Regensburger has fronted for Curcio on multiple exotic dance club ventures.

Mr. Regensburger's Chapter 7, Title 11, United States Code bankruptcy petition filed in the United States Bankruptcy Court for the District of Connecticut in October 2020, has been marked by serious questions, including hundreds of thousands of dollars in cash transactions during the one-year clawback period. Regensburger, in one court filing from January 2022, admitted that he cashed a check for $87,000 from one Curcio entity made out to cash and then immediately deposited that money in the account of another Curcio entity. The U.S. Trustee's office in December 2022 filed a petition seeking to deny Mr. Regensburger a discharge in his Ch. 7 petition.

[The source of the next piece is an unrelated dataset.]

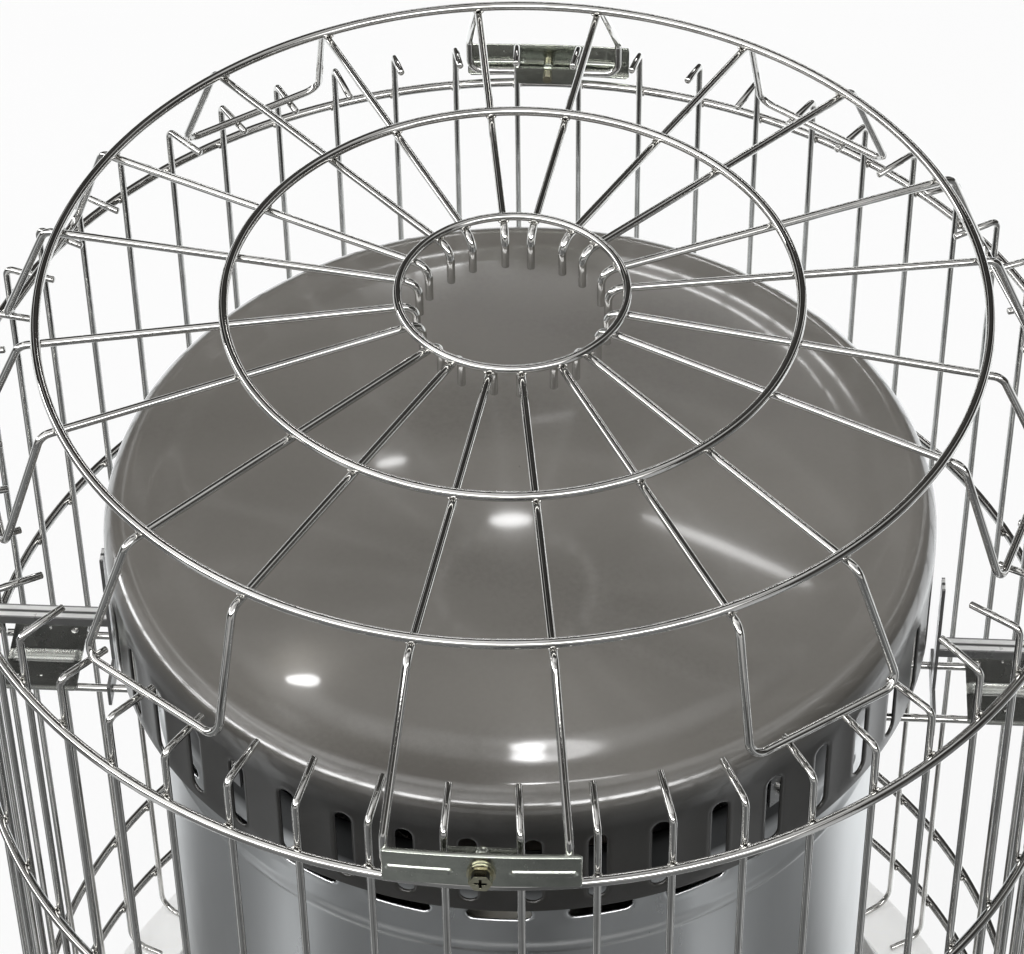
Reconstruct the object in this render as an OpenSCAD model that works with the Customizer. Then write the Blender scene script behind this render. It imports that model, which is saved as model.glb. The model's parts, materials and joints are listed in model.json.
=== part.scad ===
/* [Guard cage] */
// Centre radius of the hoops of the guard cage
guard_r = 239; // [232:1:250]
// Diameter of the hoop wire
hoop_d = 4.2; // [3.5:0.1:5]
// Diameter of the upright wires
upright_d = 3; // [2.5:0.1:3.6]
// Number of upright wires round the cage
upright_count = 52; // [44:4:56]
// Number of front uprights that stop above the control window
window_uprights = 8; // [6:2:8]
// Height of the top hoop
hoop_top_z = 502; // [495:1:510]
// Height of the shoulder hoop
hoop_shoulder_z = 359; // [352:1:366]
// Height of the hoop above the control window
hoop_low_z = 110; // [108:1:116]
// Height of the bottom hoop
hoop_bottom_z = 57; // [50:1:64]
// Height of the turned-in upper ends above the top hoop
stub_rise = 24; // [20:0.5:28]
// Radius of the inner ends of the turned-in upper ends
stub_end_r = 212; // [208:1:218]
// Radius of the inner ends of the turned-in feet
foot_end_r = 217; // [214:1:220]
// Inside bend of the upper ends
stub_bend = 5; // [4:0.5:7]
// Inside bend of the feet
foot_bend = 9; // [7:0.5:11]

/* [Top grille] */
// Height of the middle of the grille above the top hoop of the cage
grille_rise = 82.5; // [76:0.5:88]
// How much lower the radial wires lie at the outer hoop than at the hub
radial_fall = 2.6; // [0:0.2:4]
// Sideways place of the top guard on the cage
grille_shift = -2; // [-3:0.5:3]
// Diameter of the radial wires
radial_d = 3.4; // [3:0.1:3.8]
// Diameter of the outer and middle hoops
grille_hoop_d = 4; // [3.5:0.1:4.5]
// Diameter of the hub hoop wire
hub_hoop_d = 3.5; // [3:0.1:4]
// Centre radius of the outer hoop
grille_outer_r = 191.5; // [188:0.5:197]
// Centre radius of the middle hoop
grille_middle_r = 116.3; // [110:0.1:124]
// Centre radius of the hub hoop
grille_hub_r = 46.3; // [45:0.1:49]
// Number of looped wires, two radials each
loop_count = 10; // [8:2:10]
// Half the angle between the two radials of one looped wire
loop_half_angle = 7.8; // [7:0.2:8.4]
// Radius at which a radial turns down outside the outer hoop
knee_r = 198.5; // [196:0.5:204]
// Radius of the resting foot of a looped wire
loop_foot_r = 220; // [218:1:224]
// Half the width of the resting foot
loop_foot_half = 34.5; // [33:0.5:36]
// Radius of the turned-down inner ends
hub_end_r = 39; // [37:0.5:41]
// Drop of the turned-down inner ends
hub_end_drop = 17; // [14:0.5:20]
// Bend of the grille wires
loop_bend = 6; // [5:0.5:7]

/* [Clamps] */
// Length of the outer clamp plate
clamp_len = 74.5; // [72:0.5:80]
// Height of the outer clamp plate
clamp_h = 17; // [15:0.5:20]
// Height of the clamp's lower edge above the middle of the top hoop
clamp_rise = 3; // [2.5:0.1:5]
// How far the ends of the outer clamp plate bend back to follow the hoop
clamp_sag = 1.3; // [0.5:0.1:2]
// Thickness of the clamp plates
clamp_t = 1.2; // [1:0.1:1.5]
// Width of the inner clamp plate
clamp_inner_w = 29; // [27:0.5:31]
// Height of the inner clamp plate
clamp_inner_h = 9; // [8:0.5:11]
// Height of the clamp screw above the lower edge of the outer plate
clamp_screw_rise = 8; // [7:0.5:9]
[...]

Curcio is a creditor of Regensburger's bankruptcy, and pled the Fifth Amendment to hundreds of questions during an examination in Regensburger's bankruptcy. Curcio signed huge checks to cash Regensburger negotiated.

Kish has been the president of Keepers, Inc. since 2015.

===Millionair Club Inc.===
Kish is president of this company as well. In 2010, it was located at 1150 Post Rd. Fairfield, Connecticut. However, it is now headquartered at 33A Light St in Stratford, Connecticut.

===New England Telecommunications===
Curcio is the president of New England Communications, located at 520 Success Ave in Bridgeport, Connecticut.

===Nite Spot Inc.===
Curcio is the president of Nite Spot Inc. a limited liability corporation.

===Recycling Inc.===
On April 20, 2012, Gus Curcio Sr filed a 37-page report claiming to be the owner of Recycling Inc, located on 990 Naugatuck Ave. Milford, Connecticut.

===Success Inc===
Curcio is also president of Success Inc, a limited liability corporation.